İbda ve İnşa
İbda; hiçten, yoktan icattır. Eşyaya hiçten ve yoktan vücud verip, o mevcudun ve mevcuda lâzım olan her şeyin yoktan yaratılmasıdır.
İnşa ise; Eşyanın mevcud olan maddelerden ve unsurlardan toplanmak suretiyle icad edilmesidir. İki türlü ibda vardır: Birincisi, ibdayı mutlak veya ibdayı mahz ve küllidir. Diğeri ise, ibdayı cüz-i ve ibdayı nisbidir.
Kâinatın ve içindeki maddelerin ilk ve yoktan yaratılışları ibdayı mutlak ve ibdayı mahzdır. Daha açık bir ifade ile misâl ve numune yokken, örneksiz, mukayesesiz, taklitsiz ve yoktan icattır. Her nevin ilk ferdinin yaratılması ibdayı mutlaktır. İbdayı mutlak sadece o vakte münhasır olup şu anda tecelli etmemektedir.

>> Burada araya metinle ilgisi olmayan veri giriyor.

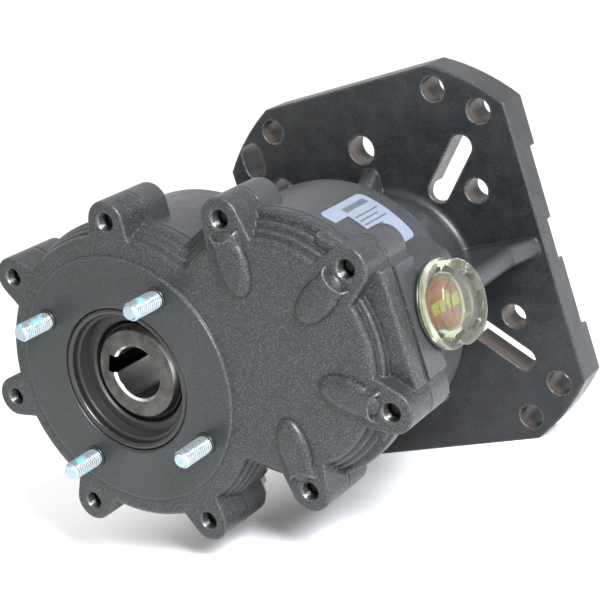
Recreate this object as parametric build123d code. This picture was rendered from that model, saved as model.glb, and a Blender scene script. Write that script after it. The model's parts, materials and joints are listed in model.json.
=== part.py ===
"""Speed-reducing gearbox between a petrol engine and a high-pressure pump.

Frame, millimetres: the origin is on the output (pump) axis in the pump mounting
face. The shafts run along Y, the pump bolts on at -Y and the engine at +Y.
+X points from the output axis to the input (engine) axis and +Z is up.
"""
import os
from math import acos, atan2, cos, degrees, pi, radians, sin, sqrt, tan

from build123d import *

# ---------------------------------------------------------------- driving sizes
CENTRE_X = 77.0            # distance from output axis to input axis

# pump side of the cover
STUD_SQUARE = 65.1         # side of the stud square (92 mm bolt circle)
STUD_R = 4.0               # M8
STUD_OUT = 17.5            # stud length standing out of the pump face
STUD_IN = 12.0
PILOT_R = 32.75            # 65.5 mm pilot recess
PILOT_DEPTH = 3.6
DISC_R = 56.0              # raised machined disc round the pilot
LUG_FACE_Y = 1.5           # cast front face of cover and lugs
SEAL_BORE_R = 28.0
SEAL_Y = 9.5
SEAL_LEN = 7.0

# outline of cover and housing
PARTING_Y = 17.5
GASKET_T = 0.5
LUG_R = 9.2
PUMP_LUG_R = 70.5          # radius of the five lug holes round the output axis
PUMP_LUG_ANGLES = (75, 130, 180, 230, 285)
ENGINE_LUG_R = 58.5        # radius of the four lug holes round the input axis
ENGINE_LUG_ANGLES = (90, 30, -30, -90)
SIDE_FLAT_X = 137.4        # flat side between the two end lugs
HOUSING_LUG_Y = 33.5       # rear face of the housing lugs
TERRACES = ((LUG_FACE_Y, 64.5, 50.0, 2.6), (6.0, 66.0, 52.3, 1.3), (9.5, 67.2, 54.8, 1.6),
            (13.0, 68.4, 58.6, 2.0))   # front y, radius at pump end, at engine end, edge round
COVER_WALL = 5.5

# cover screws, socket head M8 x 18 from behind
SCREW_R = 4.0
SCREW_PITCH = 1.25
SCREW_SEAT_Y = 25.0
SCREW_LEN = 18.0
SCREW_PLAIN = 4.0          # unthreaded part under the head
SCREW_HEAD_R = 6.5
SCREW_HEAD_H = 8.0
SCREW_KEY_AF = 6.0
SCREW_GAP = 0.5            # round the shank in the housing lugs
THREAD_DEPTH = 0.6
THREAD_SEEN_Y = 6.5        # the lug threads are open in front of the screw ends
DOWEL_R, DOWEL_IN = 2.0, 5.5
DOWEL_CIRCLE_R = 64.0
DOWEL_ANGLES = (155, -105)

# housing casting
DRUM_ENGINE_R = 57.0
DRUM_ENGINE_Y = 68.0
DRUM_PUMP_R = 66.0
DRUM_PUMP_Y = 75.0
PUMP_CAVITY_R = 60.0
ENGINE_CAVITY_R = 47.5
END_WALL = 7.0
BOSS_R_OUT = 39.0          # round the output bearings
BOSS_R_IN = 36.0           # round the front input bearing
NECK_R = 36.5
FLARE = 4.0
GLASS_PAD_X = 138.3
GLASS_PAD_Y = 61.0
GLASS_PAD_HALF_Z = 21.5

# engine flange
FLANGE_Y = 113.0           # front face of the flange
FLANGE_HALF_W = 75.0
FLANGE_HALF_H = 87.3
FLANGE_CORNER_R = 98.0
PAD_Y = 130.0              # engine mounting face: the four corner pads
PLATE_Y = 125.5            # rear of the plate between the pads
CHANNEL_Y = 122.0          # bottom of the cross channel
PAD_HALF_Z = 41.0
ENGINE_PILOT_R = 73.025    # 5-3/4 in engine spigot
CHANNEL_HALF_Z = 9.0
OUTER_HOLE_CIRCLE_R = 88.5
OUTER_HOLE_ANGLES = (45, 60)
OUTER_SLOT_X, OUTER_SLOT_Z, OUTER_SLOT_LEN = 60.5, 66.0, 6.5   # slots on the -X side
INNER_HOLE_CIRCLE_R = 58.5
FLANGE_HOLE_R = 5.5
TOP_HOLE_R = 6.5
SLOT_R_IN, SLOT_R_OUT = 46.04, 70.0
SLOT_HALF_W = 5.2

# gears: module 2 spur, 24 on the engine shaft and 53 on the pump shaft
MODULE = 2.0
PINION_TEETH = 24
GEAR_TEETH = 53
PRESSURE_ANGLE = 20.0
TOOTH_THINNING = 0.09      # taken off each tooth at the pitch circle
PINION_Y = (30.0, 54.0)
GEAR_Y = (32.0, 52.0)
GEAR_SEAT_R = 25.0
GEAR_KEY_W, GEAR_KEY_Z = 10.0, (21.0, 28.3)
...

Şu anda tecelli eden ibdayı nisbidir. Bu ise şeklinin, nakışının, suretinin, karakterinin vb. yoktan yaratılması ve hiç bir şeye benzememesidir. İbdayı nisbi, inşa hakikatine dayanarak her vakit tecelli etmektedir.
İsterseniz bir misâl ile bu üç hakikati daha iyi anlamaya çalışalım; Süleymaniye camisini oluşturan taşların yoktan icad edildiğini farzedelim. Bu taşlar bir araya getirilerek Süleymaniye inşa edilmiş olsun. Öyle bir cami ki başka hiç bir camiye benzemez, planı farklı, nakışları farklı, şekli farklı bir cami.
İşte bu misâlde Süleymaniye camiini oluşturan taşların ilk önce yoktan, hiçten yaratılışları ibdayı mutlak ve ibdayı mahzdır.
Yaratılan o taşların bir araya getirilmesiyle camiinin yapılması ise inşadır, caminin planı, şekli gibi farklı özellikleri ise ibdayı nisbidir.